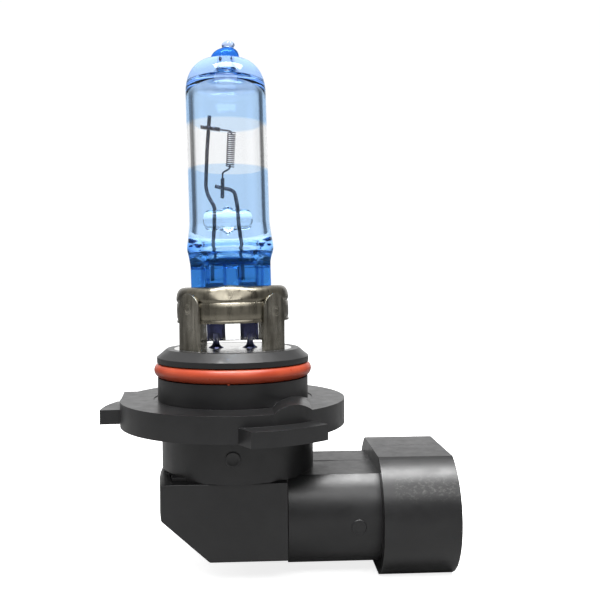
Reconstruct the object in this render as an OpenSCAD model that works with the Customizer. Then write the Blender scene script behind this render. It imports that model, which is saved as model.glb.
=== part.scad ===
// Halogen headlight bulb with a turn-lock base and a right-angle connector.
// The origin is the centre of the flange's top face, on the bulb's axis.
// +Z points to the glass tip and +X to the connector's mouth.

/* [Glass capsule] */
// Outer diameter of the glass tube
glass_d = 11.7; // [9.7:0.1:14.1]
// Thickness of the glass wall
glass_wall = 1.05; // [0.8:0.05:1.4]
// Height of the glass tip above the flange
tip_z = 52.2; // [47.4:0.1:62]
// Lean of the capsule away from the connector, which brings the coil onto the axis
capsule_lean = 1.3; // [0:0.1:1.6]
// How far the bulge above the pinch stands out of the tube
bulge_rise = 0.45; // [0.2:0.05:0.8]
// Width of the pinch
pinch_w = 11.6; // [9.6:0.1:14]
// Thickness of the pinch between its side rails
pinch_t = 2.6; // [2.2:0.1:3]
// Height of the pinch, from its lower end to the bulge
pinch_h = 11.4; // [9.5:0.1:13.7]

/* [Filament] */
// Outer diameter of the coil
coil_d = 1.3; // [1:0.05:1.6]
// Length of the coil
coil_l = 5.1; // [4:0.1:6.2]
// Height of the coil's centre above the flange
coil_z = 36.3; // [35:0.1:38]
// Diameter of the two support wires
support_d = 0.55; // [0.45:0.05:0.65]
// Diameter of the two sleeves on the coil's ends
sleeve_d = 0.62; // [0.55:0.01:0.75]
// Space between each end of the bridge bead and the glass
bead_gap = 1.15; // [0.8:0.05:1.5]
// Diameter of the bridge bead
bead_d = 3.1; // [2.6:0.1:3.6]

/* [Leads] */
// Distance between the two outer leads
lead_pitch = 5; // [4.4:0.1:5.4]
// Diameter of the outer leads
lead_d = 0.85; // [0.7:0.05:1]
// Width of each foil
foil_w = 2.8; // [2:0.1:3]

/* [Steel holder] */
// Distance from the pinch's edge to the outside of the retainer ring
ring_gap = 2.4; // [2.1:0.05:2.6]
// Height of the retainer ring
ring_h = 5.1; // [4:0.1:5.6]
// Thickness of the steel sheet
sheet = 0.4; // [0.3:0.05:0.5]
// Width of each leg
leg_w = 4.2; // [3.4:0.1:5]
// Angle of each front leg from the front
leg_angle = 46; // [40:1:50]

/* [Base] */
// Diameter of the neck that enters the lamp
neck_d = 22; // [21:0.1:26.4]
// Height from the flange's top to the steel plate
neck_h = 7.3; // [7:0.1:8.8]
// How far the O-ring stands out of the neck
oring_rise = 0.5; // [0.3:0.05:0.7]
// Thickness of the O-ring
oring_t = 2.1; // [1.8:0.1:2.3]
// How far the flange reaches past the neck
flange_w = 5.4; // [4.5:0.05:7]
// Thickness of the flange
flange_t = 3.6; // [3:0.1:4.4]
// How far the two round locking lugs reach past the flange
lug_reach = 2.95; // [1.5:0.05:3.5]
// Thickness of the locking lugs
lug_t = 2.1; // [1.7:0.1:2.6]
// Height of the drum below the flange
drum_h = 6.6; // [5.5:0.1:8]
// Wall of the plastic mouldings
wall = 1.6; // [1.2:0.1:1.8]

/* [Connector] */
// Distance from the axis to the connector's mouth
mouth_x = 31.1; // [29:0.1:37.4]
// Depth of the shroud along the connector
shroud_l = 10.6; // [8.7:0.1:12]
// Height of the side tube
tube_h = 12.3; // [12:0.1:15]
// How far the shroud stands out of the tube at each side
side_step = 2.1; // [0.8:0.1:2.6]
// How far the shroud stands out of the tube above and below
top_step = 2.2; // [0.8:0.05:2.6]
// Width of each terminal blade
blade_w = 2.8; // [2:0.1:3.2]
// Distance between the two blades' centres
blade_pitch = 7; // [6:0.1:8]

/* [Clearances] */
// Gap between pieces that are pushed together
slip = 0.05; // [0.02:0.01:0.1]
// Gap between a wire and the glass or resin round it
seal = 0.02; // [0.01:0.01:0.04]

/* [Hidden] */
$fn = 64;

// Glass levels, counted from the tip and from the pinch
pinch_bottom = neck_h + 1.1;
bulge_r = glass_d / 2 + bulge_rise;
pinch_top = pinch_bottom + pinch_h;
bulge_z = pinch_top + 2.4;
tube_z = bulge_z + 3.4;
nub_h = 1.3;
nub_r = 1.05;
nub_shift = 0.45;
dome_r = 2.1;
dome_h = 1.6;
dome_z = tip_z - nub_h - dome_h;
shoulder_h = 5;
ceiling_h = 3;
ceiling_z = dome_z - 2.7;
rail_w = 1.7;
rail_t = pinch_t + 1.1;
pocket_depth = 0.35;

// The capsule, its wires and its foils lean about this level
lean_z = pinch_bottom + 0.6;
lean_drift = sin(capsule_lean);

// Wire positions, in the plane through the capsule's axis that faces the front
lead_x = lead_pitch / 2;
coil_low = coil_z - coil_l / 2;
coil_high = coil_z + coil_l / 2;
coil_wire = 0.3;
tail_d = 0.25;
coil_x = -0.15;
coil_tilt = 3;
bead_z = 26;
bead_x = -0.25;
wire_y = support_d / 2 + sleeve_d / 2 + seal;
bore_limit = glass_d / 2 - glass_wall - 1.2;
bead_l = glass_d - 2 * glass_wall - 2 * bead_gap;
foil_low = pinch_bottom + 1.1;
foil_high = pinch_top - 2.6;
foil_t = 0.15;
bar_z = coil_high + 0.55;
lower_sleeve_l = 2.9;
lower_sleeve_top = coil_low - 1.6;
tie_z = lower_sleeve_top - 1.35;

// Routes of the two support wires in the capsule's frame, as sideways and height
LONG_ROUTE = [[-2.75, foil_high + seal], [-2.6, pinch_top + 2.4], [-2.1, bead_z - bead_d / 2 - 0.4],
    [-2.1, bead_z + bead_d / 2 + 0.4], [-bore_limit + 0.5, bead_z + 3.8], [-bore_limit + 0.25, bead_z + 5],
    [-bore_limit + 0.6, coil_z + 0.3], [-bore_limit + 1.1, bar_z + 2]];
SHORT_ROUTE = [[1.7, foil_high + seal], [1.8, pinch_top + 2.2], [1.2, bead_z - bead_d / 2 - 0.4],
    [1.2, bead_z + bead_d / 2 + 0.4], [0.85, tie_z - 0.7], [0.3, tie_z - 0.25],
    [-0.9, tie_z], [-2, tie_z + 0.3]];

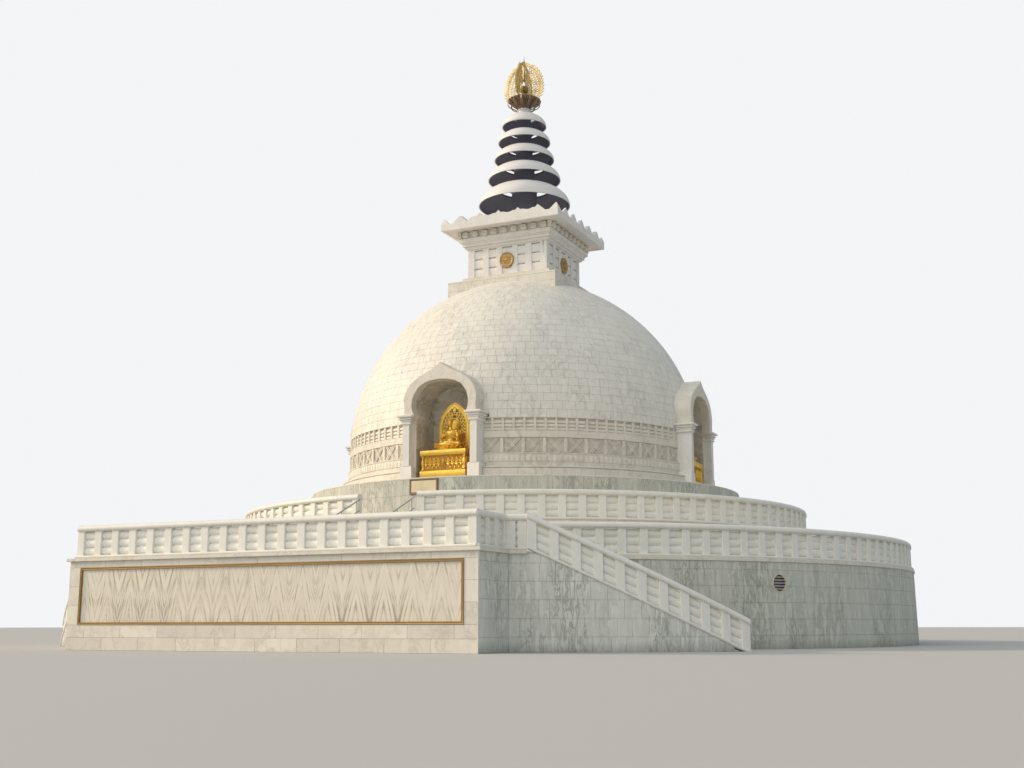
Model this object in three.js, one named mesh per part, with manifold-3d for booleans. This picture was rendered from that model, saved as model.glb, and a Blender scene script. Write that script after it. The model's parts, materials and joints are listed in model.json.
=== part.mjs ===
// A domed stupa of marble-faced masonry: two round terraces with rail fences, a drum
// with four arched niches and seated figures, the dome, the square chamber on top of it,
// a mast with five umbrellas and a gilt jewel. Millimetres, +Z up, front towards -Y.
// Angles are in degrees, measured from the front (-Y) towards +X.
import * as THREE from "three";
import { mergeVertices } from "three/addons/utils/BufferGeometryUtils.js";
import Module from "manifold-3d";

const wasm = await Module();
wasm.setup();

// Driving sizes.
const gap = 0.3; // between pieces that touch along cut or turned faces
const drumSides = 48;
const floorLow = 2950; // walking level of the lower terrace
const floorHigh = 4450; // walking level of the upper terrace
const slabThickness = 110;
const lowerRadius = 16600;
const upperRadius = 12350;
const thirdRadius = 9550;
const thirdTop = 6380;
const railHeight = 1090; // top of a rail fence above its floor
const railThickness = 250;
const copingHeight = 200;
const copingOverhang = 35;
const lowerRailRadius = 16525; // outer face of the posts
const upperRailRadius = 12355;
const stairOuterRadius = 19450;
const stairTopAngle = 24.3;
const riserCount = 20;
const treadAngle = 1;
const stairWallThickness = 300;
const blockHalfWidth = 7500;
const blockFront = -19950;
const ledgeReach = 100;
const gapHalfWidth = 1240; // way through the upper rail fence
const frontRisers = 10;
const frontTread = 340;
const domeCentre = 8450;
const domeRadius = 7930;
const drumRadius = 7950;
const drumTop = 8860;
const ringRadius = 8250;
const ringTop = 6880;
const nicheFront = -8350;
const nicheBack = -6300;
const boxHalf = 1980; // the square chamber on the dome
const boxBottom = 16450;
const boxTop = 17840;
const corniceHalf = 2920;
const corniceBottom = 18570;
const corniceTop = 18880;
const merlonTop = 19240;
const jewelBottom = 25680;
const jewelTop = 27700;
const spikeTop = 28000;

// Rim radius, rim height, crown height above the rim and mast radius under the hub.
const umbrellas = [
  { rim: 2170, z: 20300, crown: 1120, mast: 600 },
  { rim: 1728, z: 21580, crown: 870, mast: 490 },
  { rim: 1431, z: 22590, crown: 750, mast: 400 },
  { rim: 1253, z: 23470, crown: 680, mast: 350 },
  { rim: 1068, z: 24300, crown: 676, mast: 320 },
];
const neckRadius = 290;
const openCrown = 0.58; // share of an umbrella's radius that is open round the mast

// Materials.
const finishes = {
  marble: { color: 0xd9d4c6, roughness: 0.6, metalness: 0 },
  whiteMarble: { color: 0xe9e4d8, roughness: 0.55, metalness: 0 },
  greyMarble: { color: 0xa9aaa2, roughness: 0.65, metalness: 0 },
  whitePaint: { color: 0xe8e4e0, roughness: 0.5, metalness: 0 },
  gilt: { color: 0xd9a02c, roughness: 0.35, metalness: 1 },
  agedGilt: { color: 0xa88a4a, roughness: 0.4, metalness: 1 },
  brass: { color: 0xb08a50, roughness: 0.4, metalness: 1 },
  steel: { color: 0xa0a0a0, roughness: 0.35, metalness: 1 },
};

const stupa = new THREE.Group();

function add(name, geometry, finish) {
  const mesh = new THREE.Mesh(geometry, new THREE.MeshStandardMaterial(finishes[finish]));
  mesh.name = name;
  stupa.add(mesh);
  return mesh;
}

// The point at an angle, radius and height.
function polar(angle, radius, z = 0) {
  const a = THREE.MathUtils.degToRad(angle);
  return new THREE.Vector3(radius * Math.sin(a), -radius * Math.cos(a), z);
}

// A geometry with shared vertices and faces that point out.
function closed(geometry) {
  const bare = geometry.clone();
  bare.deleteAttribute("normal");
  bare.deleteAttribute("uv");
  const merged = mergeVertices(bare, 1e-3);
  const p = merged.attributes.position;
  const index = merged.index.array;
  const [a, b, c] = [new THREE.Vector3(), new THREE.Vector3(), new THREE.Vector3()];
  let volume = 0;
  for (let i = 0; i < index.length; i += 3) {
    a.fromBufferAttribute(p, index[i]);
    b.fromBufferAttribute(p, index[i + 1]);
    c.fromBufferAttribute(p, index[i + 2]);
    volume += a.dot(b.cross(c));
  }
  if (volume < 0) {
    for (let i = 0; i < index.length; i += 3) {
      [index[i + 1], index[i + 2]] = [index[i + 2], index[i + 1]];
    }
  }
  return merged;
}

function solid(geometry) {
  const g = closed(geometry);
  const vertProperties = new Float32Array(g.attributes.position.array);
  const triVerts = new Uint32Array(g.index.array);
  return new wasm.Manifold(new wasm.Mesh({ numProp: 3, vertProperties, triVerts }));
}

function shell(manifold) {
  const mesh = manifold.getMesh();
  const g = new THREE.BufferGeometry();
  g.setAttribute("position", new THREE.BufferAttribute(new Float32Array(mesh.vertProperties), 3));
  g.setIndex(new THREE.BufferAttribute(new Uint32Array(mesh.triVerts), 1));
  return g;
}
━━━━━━
• [Problem to solve]: Write out word for word only the lines from the start of the entries down to the line with "bead_d = 3.1; // [2.6:0.1:3.6]", please, including both ends.

• [Reply to the task]:
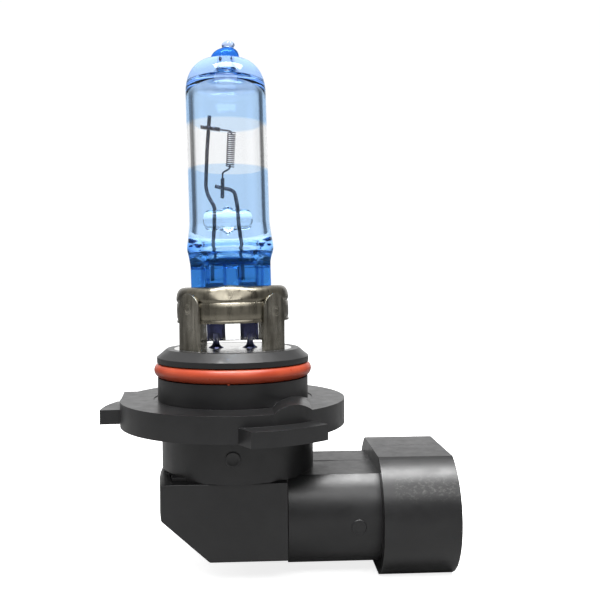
Reconstruct the object in this render as an OpenSCAD model that works with the Customizer. Then write the Blender scene script behind this render. It imports that model, which is saved as model.glb.
=== part.scad ===
// Halogen headlight bulb with a turn-lock base and a right-angle connector.
// The origin is the centre of the flange's top face, on the bulb's axis.
// +Z points to the glass tip and +X to the connector's mouth.

/* [Glass capsule] */
// Outer diameter of the glass tube
glass_d = 11.7; // [9.7:0.1:14.1]
// Thickness of the glass wall
glass_wall = 1.05; // [0.8:0.05:1.4]
// Height of the glass tip above the flange
tip_z = 52.2; // [47.4:0.1:62]
// Lean of the capsule away from the connector, which brings the coil onto the axis
capsule_lean = 1.3; // [0:0.1:1.6]
// How far the bulge above the pinch stands out of the tube
bulge_rise = 0.45; // [0.2:0.05:0.8]
// Width of the pinch
pinch_w = 11.6; // [9.6:0.1:14]
// Thickness of the pinch between its side rails
pinch_t = 2.6; // [2.2:0.1:3]
// Height of the pinch, from its lower end to the bulge
pinch_h = 11.4; // [9.5:0.1:13.7]

/* [Filament] */
// Outer diameter of the coil
coil_d = 1.3; // [1:0.05:1.6]
// Length of the coil
coil_l = 5.1; // [4:0.1:6.2]
// Height of the coil's centre above the flange
coil_z = 36.3; // [35:0.1:38]
// Diameter of the two support wires
support_d = 0.55; // [0.45:0.05:0.65]
// Diameter of the two sleeves on the coil's ends
sleeve_d = 0.62; // [0.55:0.01:0.75]
// Space between each end of the bridge bead and the glass
bead_gap = 1.15; // [0.8:0.05:1.5]
// Diameter of the bridge bead
bead_d = 3.1; // [2.6:0.1:3.6]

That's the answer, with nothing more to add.